Da sehe ich, wie dieser Mann die Hände zusammenlegt, den Kopf neigt und eine Weile still verharrt. Dann stützt er sich wieder auf seinen Rollator und verschwindet hinter der Kirchenmauer.
Ein Gebet vor der verschlossenen Kirche. Was diesen Mann mit Rollator wohl bewegt hat, so früh hier her zu kommen? Vielleicht ein Unglück, Sorgen um die Angehörigen oder Freunde. Oder sich selbst. Seltsamerweise habe ich daran nicht zuerst gedacht, sondern mein erster Gedanke bei dem Anblick des Mannes vor der Kirche ist: Hier ist einer draußen und betet für die, die drinnen sind. Normalerweise ist es ja eher umgekehrt. In der Kirche wird in den Sonntagsgottesdiensten für die Welt da draußen außerhalb der Kirchenmauern gebetet.

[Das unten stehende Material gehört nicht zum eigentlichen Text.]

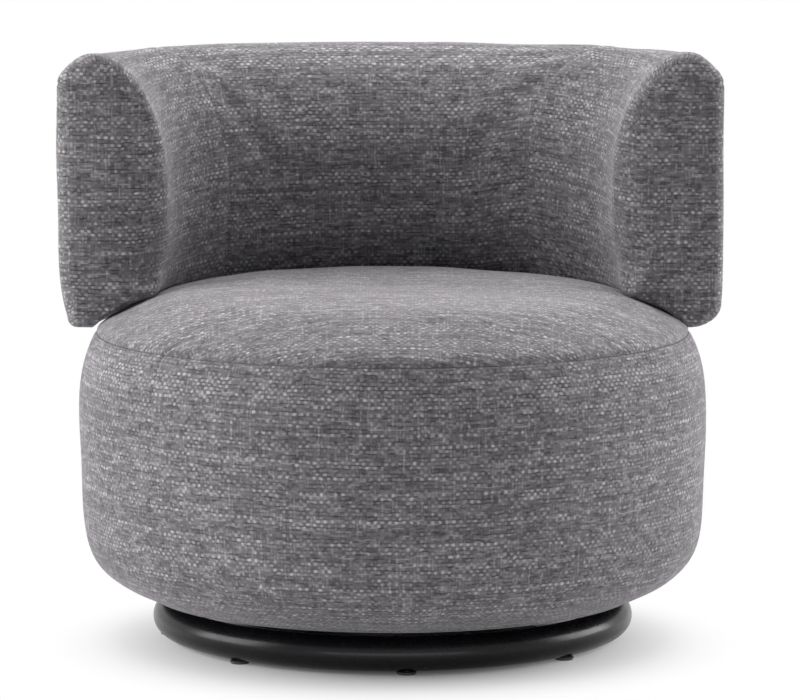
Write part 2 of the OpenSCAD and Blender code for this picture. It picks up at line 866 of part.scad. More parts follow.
// Stations along the sweep: angle, push to the front, and inset where the end is rounded
end_arc = [
    for (t = [90, 45, 0]) [end_round * sin(t) + wing_reach - end_round, end_round * (1 - cos(t))]
];
stations = concat(
    [for (s = end_arc) [0, s[0], s[1]]],
    [for (i = [0:sweep_steps]) [first_angle + i * sweep_angle, 0, 0]],
    [for (s = reversed(end_arc)) [180, s[0], s[1]]]
);

function placed(section, s, e) = [
    for (p = section) [p[0] * cos(s[0]), p[0] * sin(s[0]) - s[1] + (s[1] > 0 ? min(e, s[1]) : 0), p[1]]
];
function middle(points) = [
    for (k = [0:2]) (max([for (p = points) p[k]]) + min([for (p = points) p[k]])) / 2
];

// Closed skin over rings of equal length, with a fan at each end, flat or crowned
module sweep(rings, crown) {
    n = len(rings[0]);
    m = len(rings);
    points = concat(
        [for (ring = rings) for (p = ring) p],
        [middle(rings[0]) - [0, crown, 0]], [middle(rings[m - 1]) - [0, crown, 0]]
    );
    walls = [
        for (j = [0:m - 2]) for (i = [0:n - 1]) let (k = (i + 1) % n)
            each [[j * n + i, j * n + k, (j + 1) * n + i], [j * n + k, (j + 1) * n + k, (j + 1) * n + i]]
    ];
    first_cap = [for (i = [0:n - 1]) [m * n, (i + 1) % n, i]];
    last_cap = [for (i = [0:n - 1]) [m * n + 1, (m - 1) * n + i, (m - 1) * n + (i + 1) % n]];
    polyhedron(points = points, faces = concat(walls, first_cap, last_cap), convexity = 6);
}

module back_body(e) {
    sweep([for (s = stations) placed(whole_section(s[0], e + s[2]), s, e)], end_crown);
}

module back_foam_outer() {
    color("#d9cf9a") sweep([for (s = stations) placed(outer_section(s[0], skin + s[2]), s, skin)], 0);
}

// Round-ended slots for the brackets, and shallower ones for the bolt heads
module back_foam_inner() {
    slot_w = bracket_w + 2 * soft_gap;
    color("#e0d6a4")
        difference() {
            sweep([for (s = stations) placed(inner_section(s[0], skin + s[2]), s, skin)], 0);
            for (i = [0:bracket_count - 1])
                around(post_angle(i)) {
                    hull()
                        for (z = [seam_z, bracket_z + bracket_h])
                            radial_bore(slot_w, bracket_near, shell_r + cut_over, z);
                    hull()
                        for (z = shell_bolt_z)
                            radial_bore(hex_d + 2 * soft_gap, wall_r - head_h - soft_gap,
                                shell_r + cut_over, z);
                }
        }
}

module back_cover() {
    color("#727175")
        difference() {
            back_body(0);
            back_body(cover_t);
            bracket_rooms(bracket_near, shell_r + soft_gap, seam_z, shell_z);
        }
}

base_ring();
base_cross();
floor_glides();
swivel_lower_plate();
lower_race();
bearing_balls();
ball_cage();
upper_race();
swivel_upper_plate();
swivel_base_bolts();
swivel_base_nuts();
swivel_top_bolts();
swivel_tee_nuts();
bottom_board();
dust_cloth();
frame_posts();
frame_top_ring();
wall_panel();
frame_screws();
seat_webbing();
side_foam();
seat_foam();
drum_cover_side();
drum_cover_top();
back_brackets();
bracket_bolts();
bracket_tee_nuts();
shell_bolts();
shell_nuts();
back_shell();
back_foam_outer();
back_foam_inner();
back_cover();
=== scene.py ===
import math

import bpy
import numpy as np
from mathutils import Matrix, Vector


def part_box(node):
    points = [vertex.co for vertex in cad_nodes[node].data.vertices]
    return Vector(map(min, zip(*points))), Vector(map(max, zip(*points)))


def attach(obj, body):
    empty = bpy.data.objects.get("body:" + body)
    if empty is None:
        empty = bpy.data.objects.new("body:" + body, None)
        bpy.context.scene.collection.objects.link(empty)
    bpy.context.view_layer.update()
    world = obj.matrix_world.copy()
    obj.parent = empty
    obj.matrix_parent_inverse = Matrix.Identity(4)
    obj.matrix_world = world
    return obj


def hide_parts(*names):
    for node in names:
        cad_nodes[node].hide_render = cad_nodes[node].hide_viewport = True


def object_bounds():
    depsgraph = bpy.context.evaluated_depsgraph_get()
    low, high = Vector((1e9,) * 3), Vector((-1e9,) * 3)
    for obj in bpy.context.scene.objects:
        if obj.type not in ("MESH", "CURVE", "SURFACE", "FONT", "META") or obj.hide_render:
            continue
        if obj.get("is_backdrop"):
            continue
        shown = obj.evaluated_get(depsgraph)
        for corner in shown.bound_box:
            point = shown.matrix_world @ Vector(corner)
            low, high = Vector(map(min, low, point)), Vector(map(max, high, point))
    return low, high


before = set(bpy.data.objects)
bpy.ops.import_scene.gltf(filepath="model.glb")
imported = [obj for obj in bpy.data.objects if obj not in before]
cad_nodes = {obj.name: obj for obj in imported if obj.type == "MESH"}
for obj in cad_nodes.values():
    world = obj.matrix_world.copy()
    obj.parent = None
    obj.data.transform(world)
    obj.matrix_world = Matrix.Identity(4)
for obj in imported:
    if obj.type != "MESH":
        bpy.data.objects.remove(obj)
cad_low, cad_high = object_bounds()

MM = 0.001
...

Ich finde es eine schöne Vorstellung, dass jemand außerhalb der Öffnungszeiten und Gottesdienste für die Kirche beten könnte. Sie hätte es sehr nötig. Auch die Pfarrer und Pastorinnen und anderen kirchlichen Mitarbeitenden brauchen das Gebet der Gemeinde. Das stärkt sie für ihren Dienst.
Selbst der große Kirchengründer Paulus, der in ganz Europa herumgereist ist und dort christliche Gemeinden gegründet hat, fordert die Christen in Rom auf: „Betet für mich.“ Denn es gab Widerstände gegen seine Arbeit.
Beten außerhalb der Kirchenmauern. Mitten im Alltag. Reden mit Gott.
Wie ein solches Gebet aussehen kann hat Jesus einmal in einer Predigt erklärt.
Sprecherin: „Wenn du betest, dann gehe in deine Kammer und schließ die Tür zu und bete zu deinem Vater, der im Verborgenen ist; und dein Vater, der in das Verborgene sieht, wird dir’s belohnen.“ (Matthäus 6, 6, Lutherbibel 2017)
Jesus lädt hier zu einem ziemlich „weltlichen“ Gebet ein. Denn die Kammer, von der er hier die Rede ist, war zurzeit Jesu der einzige kleine Raum im palästinensischen Haus, den man abschließen konnte: die Speisekammer. Also kein sakraler Raum, sondern ein Raum prall gefüllt mit Lebens–Mitteln. Ich finde, ein wunderbar ungewöhnlicher Ort für ein Gebet. Denn auch das Gebet ist ein Mittel zum Leben. Ich kann meine Sorgen und dunkelsten Gedanken mit Gott teilen. Genauso wie meine Sehnsucht und Freude. Und ich kann für andere beten, die in anderen Räumen in dieser Welt unterwegs sind.
Also, vielleicht denken Sie mal dran beim nächsten Gang in die Speisekammer oder den Vorrats-Keller: Ein kurzes Gebet oder ein Vater Unser außerhalb der Kirchenmauern ist in Jesu Sinne ein wirksames Gebet.
Ihr Pastor Christoph Neumann aus Hemer.